At the present stage of our information about Bayle, I don’t think it is yet possible to determine his position. Further work by the revisionists and their opponents in studying Bayle in his seventeenth-century context may unravel the mysteries involved. That Bayle’s views became subversive of established religion is indubitable. That the effect on eighteenth-century thinkers was the same as the position of Bayle himself I think is far from certain.
Richard H. Popkin
Department of Philosophy
University of California
La Jolla, California
D. P Walker replies:
I am very glad that my intentionally provocative review of recent books on Bayle has at last provoked a reply; I was beginning to fear that it was considered beneath contempt.
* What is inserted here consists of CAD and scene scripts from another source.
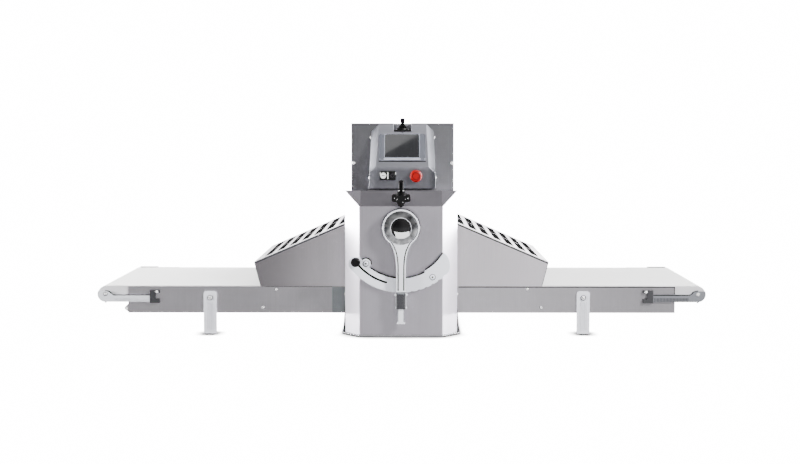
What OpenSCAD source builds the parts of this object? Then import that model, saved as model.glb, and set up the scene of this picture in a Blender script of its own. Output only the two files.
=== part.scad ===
// Tabletop dough sheeter: a central housing with two sheeting rollers, a conveyor table on each side,
// slotted guards over the tables, a gap lever on the front and a control console on the rear housing.
// X runs along the tables, Y from front to rear, Z up. The origin is on the bench under the middle.

/* [Housing] */
// Width of the flat front face
face_w = 260; // [220:5:300]
// Width of the housing behind its slanted side flanges
body_w = 354; // [330:2:400]
// Depth of the front cover
front_depth = 77; // [70:1:100]
// Height of the front face
front_h = 410; // [400:5:440]
// Rise of the slanted flange above the front face
front_rise = 46; // [35:1:60]
// Sheet thickness of the covers
cover_t = 2; // [1.5:0.5:3]
// Width of the rear side plate
rear_w = 366; // [354:2:400]
// Thickness of the two side plates
plate_t = 10; // [8:1:14]
// Thickness of the base plate
base_t = 4; // [3:0.5:6]
// Height of the rubber feet
foot_h = 4; // [3:0.5:8]
// Diameter of the rubber feet
foot_d = 40; // [30:1:50]

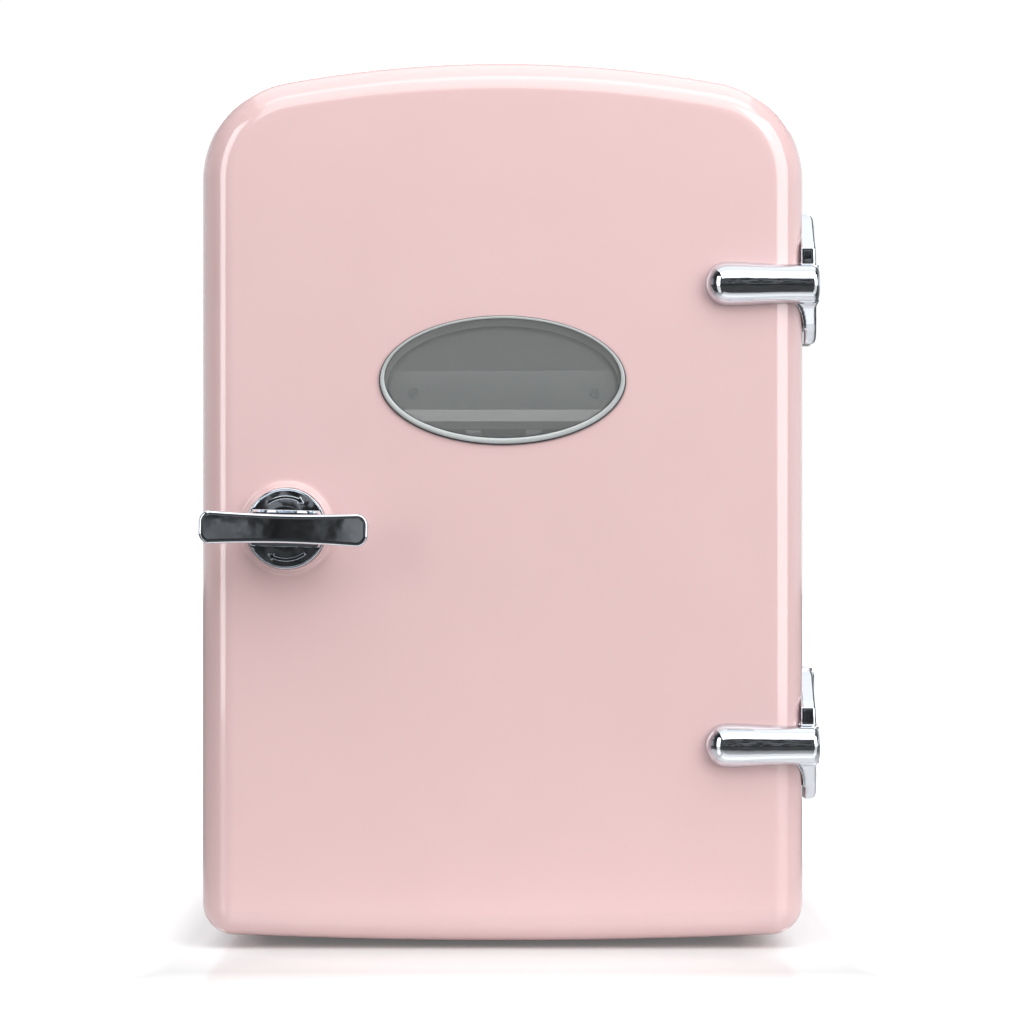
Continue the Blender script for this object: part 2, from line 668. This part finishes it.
def latch_bar():
    """Turning bar with bevelled edges, on a tapered plinth that spans the disc."""
    tilt = Matrix.Rotation(math.radians(1.35), 4, "Y")
    bar_back = BAR_FRONT + BAR_T
    flat = bar_outline()
    # From back to front: mm in from the outline and mm behind the bar's front
    profile = [(1.6, 6.97), (0.9, 6.75), (0.25, 6.0), (0.0, 4.8), (0.0, 1.3), (0.1, 0.8), (0.34, 0.4),
               (0.66, 0.2), (0.95, 0.1), (1.2, 0.05), (1.6, 0.015), (2.2, 0.0)]
    bar = ring_solid("bar", [[(x, BAR_FRONT + behind * MM, z) for x, z in offset(flat, inset * MM)]
                             for inset, behind in profile])
    smooth(bar, 60)
    # Depth, with mm to each side, below and above the shaft there
    foot = DISC_FRONT - 0.45 * MM
    steps = [(foot, 16.0, 8.2, 8.4), (foot - 1.6 * MM, 16.0, 8.2, 8.4), (foot - 1.95 * MM, 15.8, 8.0, 8.05),
             (foot - 3.7 * MM, 15.4, 7.8, 7.2), (foot - 3.9 * MM, 13.4, 6.3, 6.3),
             (bar_back - 1 * MM, 13.2, 6.2, 6.2)]
    rings = []
    for y, half, below, above in steps:
        plan = round_box(-half * MM, half * MM, -below * MM, above * MM, 1.2 * MM)
        rings.append([(x, y, z) for x, z in plan])
    plinth = ring_solid("plinth", rings)
    smooth(plinth, 25)
    bore_r, hub_r = 3.6 * MM, 9 * MM
    front, back = foot + 0.1 * MM, foot + 4.4 * MM
    hub = lathe("hub", [(bore_r, front), (hub_r, front), (hub_r, back), (bore_r, back)], 0, 0, 64)
    smooth(hub, 40)
    for name, obj in (("latch_bar", bar), ("latch_plinth", plinth), ("latch_hub", hub)):
        obj.name = name
        obj.data.transform(Matrix.Translation((LATCH_X, 0, LATCH_Z)) @ tilt)
        finish_piece(obj, "chrome", "latch", "latch_handle")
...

And the reply, as one would expect from Professor Popkin, is erudite, moderate, and full of interesting suggestions for further research. I would, however, like to point out that he has not given an answer to what he rightly calls my main argument. I also think that Bayle’s regular attendance at services of the French Reformed Church is in accordance with my interpretation of his intentions; if he was wearing the mask of a strict Calvinist, of course he had to go to a Calvinist church—and he would certainly have enjoyed the opportunities of infuriating Jurieu face to face. Finally, I would suggest that Shaftesbury is not a good witness to the sincerity of anyone’s Christian faith, and particularly of Bayle’s. It is doubtful whether Shaftesbury himself was a believer (Berkeley certainly had no doubts that he was not), and he published an eloquent and vehement attack on the God of strict predestinationists. If Bayle’s Christianity was genuine, we must accept his statements that he was a loyal follower of the Synod of Dordrecht; the God, therefore, attacked by Shaftesbury as crassly immoral was Bayle’s God.